In 1948 Yeend was engaged at the New York City Opera, making her début as Violetta. She remained for 11 seasons and during her early years with the NYCO, her roles included Countess Almaviva, Micaëla, and Marguerite in Gounod's Faust. In 1953 she made her Covent Garden début as a fragile but very musical Mimi in La bohème, followed by a spunky Micaëla. During her later years at NYCO she progressed to Eva in Wagner's Die Meistersinger and the title roles of Verdi's Aida and Puccini's Turandot. In the summer of 1958, she repeated Turandot at the Verona Arena and shortly afterwards at the Vienna State Opera.

The following year she took on two roles that apparently suited her rather better than Puccini's ice-maiden: Elisabeth in Wagner's Tännhauser at Fort Worth, Texas, and the title role of Ariadne auf Naxos at the Empire State Music Festival at Sterling Forest Research Center in New York; both occasions were very successful. In 1960 Yeend sang her first Sieglinde in Wagner's Die Walküre at Houston and Abigaille in Verdi's Nabucco at San Antonio. She made her Metropolitan début in 1961 as Chrysothemis in Elektra. This, too, was a great success and she repeated the role at San Antonio later the same year.

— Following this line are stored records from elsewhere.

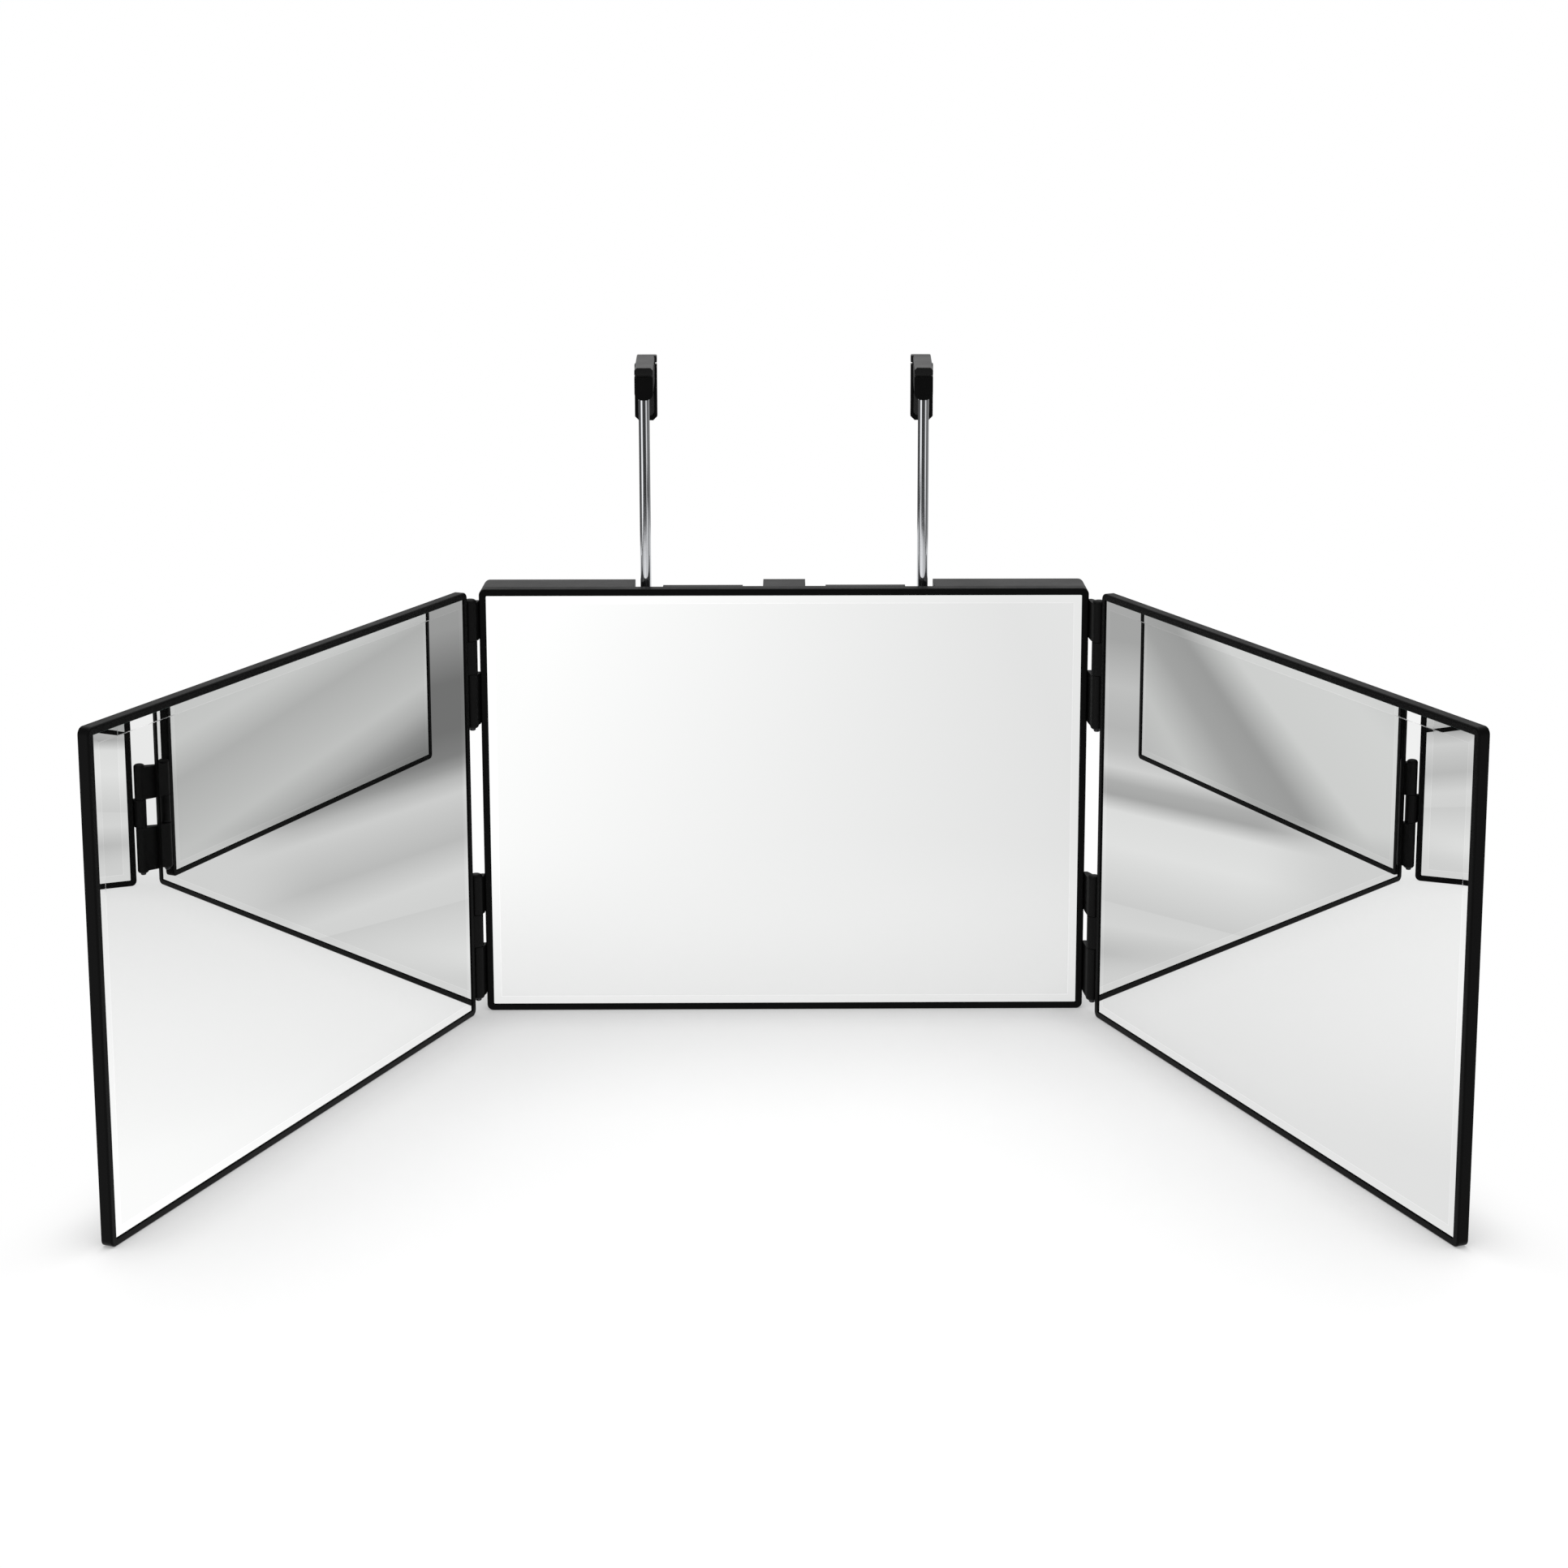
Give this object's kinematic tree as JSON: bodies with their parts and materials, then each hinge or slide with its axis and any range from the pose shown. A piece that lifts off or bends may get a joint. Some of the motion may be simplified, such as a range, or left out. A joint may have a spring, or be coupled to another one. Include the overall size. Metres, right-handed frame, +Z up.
{
  "type": "trifold vanity mirror",
  "caption": "Trifold vanity mirror: a deep centre panel, a wing mirror hinged to each side, and sliding rods with turning hooks that hang it over a door.",
  "frame": {"origin": "middle of the centre panel's base, half way through the centre unit's depth, on the surface that it stands on", "axes": "+Z up, +X towards the right wing as the viewer sees it, +Y away from the viewer through the centre panel's back"},
  "size_m": [0.5344, 0.3492, 0.313],
  "materials": {
    "frame_black": "satin black moulded ABS",
    "hinge_black": "satin black moulded nylon",
    "hook_black": "semi-gloss black moulded ABS",
    "mirror_glass": "silvered glass with a ground bevel",
    "chrome_rod": "polished chrome plate",
    "tube_steel": "drawn steel tube",
    "steel": "zinc-plated steel",
    "bush_nylon": "black nylon",
    "foam_pad": "dense black foam rubber",
    "adhesive": "double-sided adhesive foam sheet"
  },
  "bodies": {
    "centre": {"back_housing": "frame_black", "centre_frame": "frame_black", "centre_hinge_screws": "steel", "centre_mirror": "mirror_glass", "centre_mirror_tape": "adhesive", "housing_screws": "steel", "left_guide_tube": "tube_steel", "left_lower_centre_leaf": "hinge_black", "left_lower_hinge_pin": "steel", "left_rod_bush": "bush_nylon", "left_upper_centre_leaf": "hinge_black", "left_upper_hinge_pin": "steel", "right_guide_tube": "tube_steel", "right_lower_centre_leaf": "hinge_black", "right_lower_hinge_pin": "steel", "right_rod_bush": "bush_nylon", "right_upper_centre_leaf": "hinge_black", "right_upper_hinge_pin": "steel"},
    "left_hook": {"left_hook_body": "hook_black", "left_hook_cap": "hook_black", "left_hook_pad": "foam_pad"},
    "left_wing": {"left_lower_wing_leaf": "hinge_black", "left_upper_wing_leaf": "hinge_black", "left_wing_frame": "frame_black", "left_wing_hinge_screws": "steel", "left_wing_mirror": "mirror_glass", "left_wing_mirror_tape": "adhesive"},
    "left_rod": {"left_rod": "chrome_rod", "left_rod_stop": "bush_nylon", "left_swivel_clip": "steel"},
    "right_hook": {"right_hook_body": "hook_black", "right_hook_cap": "hook_black", "right_hook_pad": "foam_pad"},
    "right_wing": {"right_lower_wing_leaf": "hinge_black", "right_upper_wing_leaf": "hinge_black", "right_wing_frame": "frame_black", "right_wing_hinge_screws": "steel", "right_wing_mirror": "mirror_glass", "right_wing_mirror_tape": "adhesive"},
    "right_rod": {"right_rod": "chrome_rod", "right_rod_stop": "bush_nylon", "right_swivel_clip": "steel"}
  },
  "joints": [
    {"name": "left_wing_fold", "type": "hinge", "parent": "centre", "child": "left_wing", "pos_m": [-0.149, -0.01475, 0], "axis": [0, 0, 1], "range_deg": [-67, 113]},
    {"name": "left_rod_slide", "type": "slide", "parent": "centre", "child": "left_rod", "axis": [0, 0, 1], "range_m": [-0.104, 0.0597]},
    {"name": "left_hook_swivel", "type": "hinge", "parent": "left_rod", "child": "left_hook", "pos_m": [-0.0664, 0.00325, 0.2977], "axis": [0, 0, 1], "range_deg": [-91.8, 0]},
    {"name": "right_wing_fold", "type": "hinge", "parent": "centre", "child": "right_wing", "pos_m": [0.149, -0.02035, 0], "axis": [0, 0, -1], "range_deg": [-67, 113]},
    {"name": "right_rod_slide", "type": "slide", "parent": "centre", "child": "right_rod", "axis": [0, 0, 1], "range_m": [-0.104, 0.0597]},
    {"name": "right_hook_swivel", "type": "hinge", "parent": "right_rod", "child": "right_hook", "pos_m": [0.0664, 0.00325, 0.2977], "axis": [0, 0, -1], "range_deg": [-91.8, 0]}
  ]
}
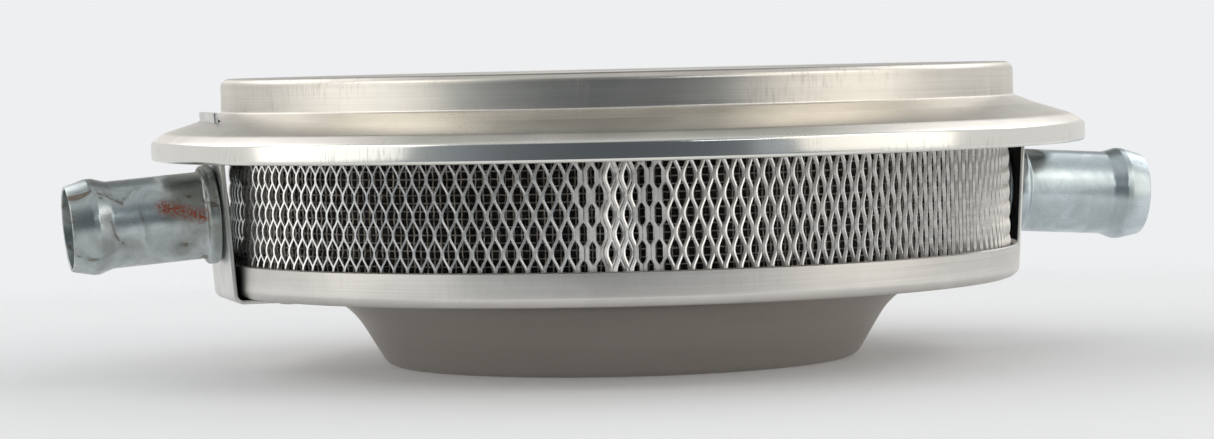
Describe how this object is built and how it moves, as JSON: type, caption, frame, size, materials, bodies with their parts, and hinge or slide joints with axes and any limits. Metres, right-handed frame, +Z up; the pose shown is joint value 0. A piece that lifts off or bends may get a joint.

Yeend made a fiery Donna Anna in Don Giovanni at the Zoo Park in Cincinnati during the summer of 1961; her other roles during three seasons at the Met were Violetta and, finally, Gutrune in Wagner's Götterdämmerung. From 1966 to 1978 she was professor of music and artist-in-residence at West Virginia University at Morgantown.

Elizabeth Forbes

Frances Leone Lynch (Frances Yeend), concert and opera singer and teacher: born Vancouver, Washington 28 January 1913; married first Kenneth Yeend (one son; marriage dissolved), second 1954 James Benner; died Morgantown, West Virginia 27 April 2008.